Set task:
Gather up all lines that carry the word "picture".

Data block:

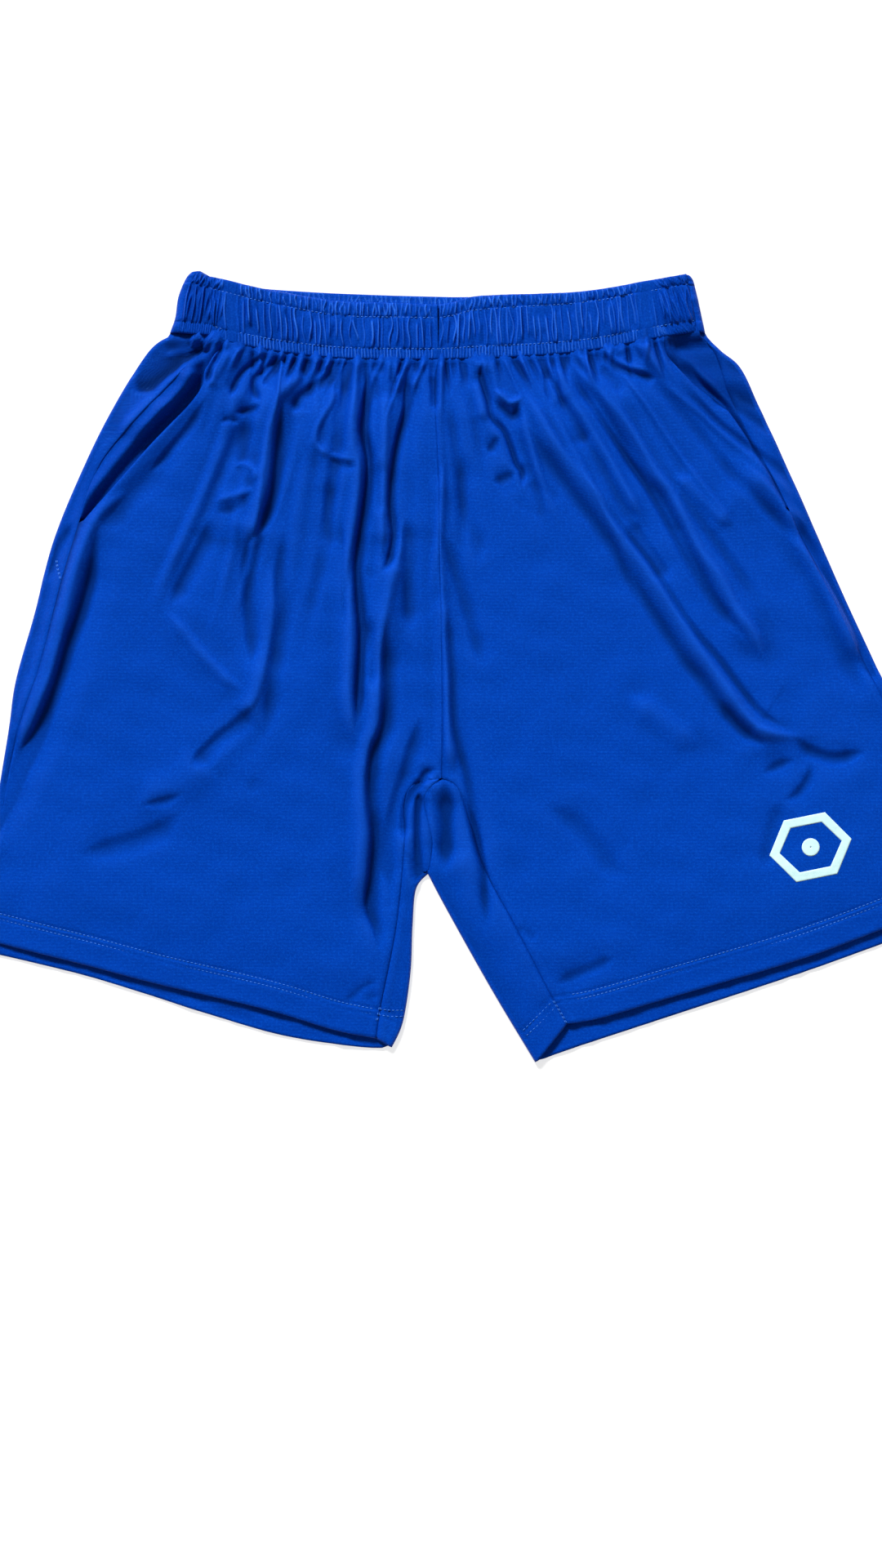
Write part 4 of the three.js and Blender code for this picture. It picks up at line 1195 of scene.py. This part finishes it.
def material_named(name):
    """One of the scene's materials, made the first time it is asked for"""
    known = bpy.data.materials.get(name)
    if known:
        return known
    colours = bpy.context.scene.shorts_colours
    if name == "Thread":
        return plain_material(name, colours.thread, 0.5)
    if name == "Floor":
        return plain_material(name, colours.floor, 0.9, FLOOR_GLOW)
    group = bpy.data.node_groups.get("Knit surface") or knit_group()
    knit, fleck, motif = colours.knit, colours.fleck, colours.motif
    # The third colour of each is the one its painted highlight takes
    forms = {
        "Knit": (knit, fleck, colours.crest, 0.7, 0.45, 0.6),
        "Waistband": (knit, fleck, colours.painted_pleat_highlight, 0.7, 0.5, 0.5),
        "Print": (motif, motif, motif, 0.1, 0.45, 0.2),
    }
    return cloth_material(name, group, *forms[name])


# Stitches


def stitch_tree():
    """Lays one rounded stitch at each step along a line of edges"""
    tree = bpy.data.node_groups.new("Stitches", "GeometryNodeTree")
    sockets(tree, "INPUT", "Geometry", ["Geometry"])
    sockets(tree, "INPUT", "Float", {"Pitch": 0.003, "Length": 0.0022, "Thickness": 0.0005})
    sockets(tree, "INPUT", "Material", ["Material"])
    sockets(tree, "OUTPUT", "Geometry", ["Geometry"])
    start = tree.nodes.new("NodeGroupInput").outputs
    line = node(tree, "GeometryNodeMeshToCurve", Mesh=start["Geometry"]).outputs[0]
    steps = node(tree, "GeometryNodeResampleCurve", {"mode": "LENGTH"}, Curve=line, Length=start["Pitch"])
    way = tree.nodes.new("GeometryNodeInputTangent").outputs[0]
    turn = node(tree, "FunctionNodeAlignRotationToVector", {"axis": "X"}, Vector=way).outputs[0]
    bead = node(tree, "GeometryNodeMeshUVSphere", Segments=6, Rings=4, Radius=0.5).outputs[0]
    thick = start["Thickness"]
    size = node(tree, "ShaderNodeCombineXYZ", X=start["Length"], Y=thick, Z=thick).outputs[0]
    laid = dict(Points=steps.outputs[0], Instance=bead, Rotation=turn, Scale=size)
    lay = node(tree, "GeometryNodeInstanceOnPoints", **laid).outputs[0]
    real = node(tree, "GeometryNodeRealizeInstances", Geometry=lay).outputs[0]
    smoothed = node(tree, "GeometryNodeSetShadeSmooth", Geometry=real).outputs[0]
    finish = node(tree, "GeometryNodeSetMaterial", Geometry=smoothed, Material=start["Material"])
    node(tree, "NodeGroupOutput", Geometry=finish.outputs[0])
    return tree


def stitches(name, lines, sizes):
    """Plain mesh of stitches along lines of points in millimetres"""
    points, edges = [], []
    for line in lines:
        first = len(points)
        points += (line * MM).tolist()
        edges += [(first + i, first + i + 1) for i in range(len(line) - 1)]
    mesh = bpy.data.meshes.new(name)
    mesh.from_pydata(points, edges, [])
    path = bpy.data.objects.new(name, mesh)
    bpy.context.scene.collection.objects.link(path)
    modifier = path.modifiers.new("Stitches", "NODES")
    modifier.node_group = bpy.data.node_groups.get("Stitches") or stitch_tree()
    values = {
        "Pitch": sizes.stitch_pitch,
        "Length": sizes.stitch_length,
        "Thickness": sizes.stitch_thickness,
        "Material": material_named("Thread"),
    }
    for item in modifier.node_group.interface.items_tree:
        if item.in_out == "INPUT" and item.name in values:
            modifier[item.identifier] = values[item.name]
    bpy.context.view_layer.update()
    graph = bpy.context.evaluated_depsgraph_get()
    made = bpy.data.meshes.new_from_object(path.evaluated_get(graph))
    path.modifiers.remove(modifier)
    path.data = made
    path.name = name
    bpy.data.meshes.remove(mesh)
    if not made.polygons:
        raise RuntimeError(f"{name}: no stitches were made")
    return path


def hem_lines():
    """Rows of stitches at the hems, and bar tacks, as lines of points"""
    lines = [(spaced(points, 16), HAND_LIFT) for points in HAND_ROWS]
    for points in BAR_TACKS:
        lines += [(spaced(points, 16) + [shift, 0], TACK_LIFT) for shift in (-TACK_WIDTH, TACK_WIDTH)]
    for half in HALVES.values():
        line = spaced(half["front_hem"], 160)
        lines += [(shifted(line, distance * half["out"])[4:-3], HEM_LIFT) for distance in HEM_ROWS]
    return [np.column_stack([line, top_height(line) + lift]) for line, lift in lines]


def band_lines():
    """Rows of stitches along the band, as lines of points"""
    lines = []
    for half in HALVES.values():
        high, low = band_grid(half, np.linspace(0.004, 0.996, 260))
        for share in band_stops(high[:, 0])[1:3]:
            line = mix(high, low, share[:, None])
            height = band_height(half, line[:, 0], line[:, 1]) + BAND_STITCH_LIFT
            lines.append(np.column_stack([line, height]))
    return lines


# What a user would change


class ShortsSizes(bpy.types.PropertyGroup):
    stitch_pitch: bpy.props.FloatProperty(
        name="Stitch pitch", description="Distance from one stitch to the next", default=0.003, unit="LENGTH"
    )
    stitch_length: bpy.props.FloatProperty(
        name="Stitch length", description="Length of one stitch", default=0.0023, unit="LENGTH"
    )
    stitch_thickness: bpy.props.FloatProperty(
        name="Stitch thickness", description="Thickness of the thread", default=0.0005, unit="LENGTH"
    )
    camera_height: bpy.props.FloatProperty(
        name="Camera height", description="Camera above the surface", default=1.8, unit="LENGTH"
    )
    view_height: bpy.props.FloatProperty(
        name="View height", description="Length of surface that the picture shows",
        default=1.152, unit="LENGTH",
    )


class ShortsColours(bpy.types.PropertyGroup):
    knit: bpy.props.FloatVectorProperty(
        name="Knit", description="Colour of the cloth", subtype="COLOR", size=4,
        default=(0.0003, 0.044, 0.4, 1),
    )
    fleck: bpy.props.FloatVectorProperty(
        name="Fleck", description="Colour of the light flecks", subtype="COLOR", size=4,
        default=(0.002, 0.08, 0.56, 1),
    )
    # Colour of the painted highlight on the folds' crests
    crest: bpy.props.FloatVectorProperty(
        name="Crest", description="Colour of the folds' crests", subtype="COLOR", size=4,
        default=(0.012, 0.115, 0.72, 1),
    )
    # Colour of the painted highlight on the band's pleats
    painted_pleat_highlight: bpy.props.FloatVectorProperty(
        name="Pleat", description="Colour of the band's crests", subtype="COLOR", size=4,
        default=(0.03, 0.17, 0.8, 1),
    )
    motif: bpy.props.FloatVectorProperty(
        name="Print", description="Colour of the motif", subtype="COLOR", size=4,
        default=(0.62, 0.95, 0.96, 1),
    )
    thread: bpy.props.FloatVectorProperty(
        name="Thread", description="Colour of the stitches", subtype="COLOR", size=4,
        default=(0.03, 0.2, 0.74, 1),
    )
    floor: bpy.props.FloatVectorProperty(
        name="Surface", description="Colour of the surface", subtype="COLOR", size=4,
        default=(0.4, 0.4, 0.4, 1),
    )


def dressed(made, node_name, material):
    """Gives a piece its material and ties it to the CAD piece it stands for"""
    made.data.materials.clear()
    made.data.materials.append(material_named(material))
    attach(made, "root")
    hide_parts(node_name)
    return made


class SHORTS_OT_fronts(bpy.types.Operator):
    """Make the two front panels"""

    bl_idname = "shorts.fronts"
    bl_label = "Front panels"

    def execute(self, context):
        for side, half in HALVES.items():
            made = dressed(front_panel(side), f"front_panel_{side}", "Knit")
            outline = [*FRONT_SEAM, *half["inseam"][1:], *half["front_hem"][1:], *half["side_seam"][::-1]]
            outline += [*half["mouth"][::-1], *half["top"][::-1]]
        return {"FINISHED"}


class SHORTS_OT_backs(bpy.types.Operator):
    """Make the two back panels, with the strips that come round the sides and the inner legs"""

    bl_idname = "shorts.backs"
    bl_label = "Back panels"

    def execute(self, context):
        for side in HALVES:
            made = dressed(back_panel(side), f"back_panel_{side}", "Knit")
        return {"FINISHED"}


class SHORTS_OT_facings(bpy.types.Operator):
    """Make the pocket facings, seen in the pocket mouths"""

    bl_idname = "shorts.facings"
    bl_label = "Pocket facings"

    def execute(self, context):
        for side in HALVES:
            made = dressed(pocket_facing(side), f"pocket_facing_{side}", "Knit")
        return {"FINISHED"}


class SHORTS_OT_waistband(bpy.types.Operator):
    """Make the gathered waistband, front and back"""

    bl_idname = "shorts.waistband"
    bl_label = "Waistband"

    def execute(self, context):
        for side in HALVES:
            made = dressed(front_band(side), f"waistband_front_{side}", "Waistband")
            made = dressed(back_band(side), f"waistband_back_{side}", "Waistband")
        return {"FINISHED"}


class SHORTS_OT_motif(bpy.types.Operator):
    """Make the printed motif"""

    bl_idname = "shorts.motif"
    bl_label = "Printed motif"

    def execute(self, context):
        wide, high = MOTIF_SIZE
        inner = hexagon(wide - 2.3 * MOTIF_STROKE, high - 2 * MOTIF_STROKE)
        ring = printed("motif_ring_print", hexagon(wide, high), inner)
        dot = printed("motif_dot_print", circle(MOTIF_DOT), circle(MOTIF_DOT / 20))
        dressed(ring, "motif_ring", "Print")
        dressed(dot, "motif_dot", "Print")
        return {"FINISHED"}


class SHORTS_OT_stitching(bpy.types.Operator):
    """Make the rows of stitches on the hems and the band"""

    bl_idname = "shorts.stitching"
    bl_label = "Stitching"

    def execute(self, context):
        sizes = context.scene.shorts_sizes
        for name, lines, slot in (
            ("hem_stitches", hem_lines(), "knit"),
            ("band_stitches", band_lines(), "waistband"),
        ):
            made = stitches(name, lines, sizes)
            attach(made, "root")
        return {"FINISHED"}


class SHORTS_OT_stage(bpy.types.Operator):
    """Make the surface, the light and the camera"""

    bl_idname = "shorts.stage"
    bl_label = "Stage"

    def execute(self, context):
        scene = context.scene
        sizes = scene.shorts_sizes
        mesh = bpy.data.meshes.new("floor")
        corners = [(-1, -1), (1, -1), (1, 1), (-1, 1)]
        corners = [(FLOOR_REACH * x, FLOOR_REACH * y, -FLOOR_DROP) for x, y in corners]
        mesh.from_pydata(corners, [], [(0, 1, 2, 3)])
        mesh.materials.append(material_named("Floor"))
        floor = bpy.data.objects.new("floor", mesh)
        scene.collection.objects.link(floor)

        world = bpy.data.worlds.new("Sky")
        world.use_nodes = True
        sky = next(n for n in world.node_tree.nodes if n.type == "BACKGROUND")
        sky.inputs["Color"].default_value = (1, 1, 1, 1)
        sky.inputs["Strength"].default_value = SKY_STRENGTH
        scene.world = world

        key = bpy.data.lights.new("Key light", "SUN")
        key.energy = KEY_STRENGTH
        key.angle = KEY_ANGLE
        lamp = bpy.data.objects.new("Key light", key)
        along = [-math.cos(KEY_LIFT) * part for part in KEY_FROM]
        way = Vector((*along, -math.sin(KEY_LIFT)))
        lamp.rotation_euler = way.to_track_quat("-Z", "Y").to_euler()
        scene.collection.objects.link(lamp)

        camera = bpy.data.cameras.new("Camera")
        camera.sensor_width = SENSOR
        camera.lens = SENSOR * sizes.camera_height / sizes.view_height
        camera.clip_end = 20
        holder = bpy.data.objects.new("Camera", camera)
        holder.location = (*CAMERA_PLACE, sizes.camera_height)
        scene.collection.objects.link(holder)
        scene.camera = holder
        scene.view_settings.view_transform = "Standard"
        return {"FINISHED"}


STEPS = (
    SHORTS_OT_fronts,
    SHORTS_OT_backs,
    SHORTS_OT_facings,
    SHORTS_OT_waistband,
    SHORTS_OT_motif,
    SHORTS_OT_stitching,
    SHORTS_OT_stage,
)


class SHORTS_PT_panel(bpy.types.Panel):
    """Sizes, colours and steps of the shorts"""

    bl_idname = "SHORTS_PT_panel"
    bl_label = "Shorts"
    bl_space_type = "VIEW_3D"
    bl_region_type = "UI"
    bl_category = "Shorts"

    def draw(self, context):
        for group in (context.scene.shorts_sizes, context.scene.shorts_colours):
            for name in group.__annotations__:
                self.layout.prop(group, name)
        for step in STEPS:
            self.layout.operator(step.bl_idname)


CLASSES = (ShortsSizes, ShortsColours, *STEPS, SHORTS_PT_panel)


def register():
    for each in CLASSES:
        bpy.utils.register_class(each)
    bpy.types.Scene.shorts_sizes = bpy.props.PointerProperty(type=ShortsSizes)
    bpy.types.Scene.shorts_colours = bpy.props.PointerProperty(type=ShortsColours)


def unregister():
    del bpy.types.Scene.shorts_colours
    del bpy.types.Scene.shorts_sizes
    for each in reversed(CLASSES):
        bpy.utils.unregister_class(each)


def main():
    """Makes the shorts and the stage"""
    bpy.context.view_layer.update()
    register()
    bpy.ops.shorts.fronts()
    bpy.ops.shorts.backs()
    bpy.ops.shorts.facings()
    bpy.ops.shorts.waistband()
    bpy.ops.shorts.motif()
    bpy.ops.shorts.stitching()
    bpy.ops.shorts.stage()


if __name__ == "__main__":
    main()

Solution to this exercise:
Write part 4 of the three.js and Blender code for this picture. It picks up at line 1195 of scene.py. This part finishes it.
        name="View height", description="Length of surface that the picture shows",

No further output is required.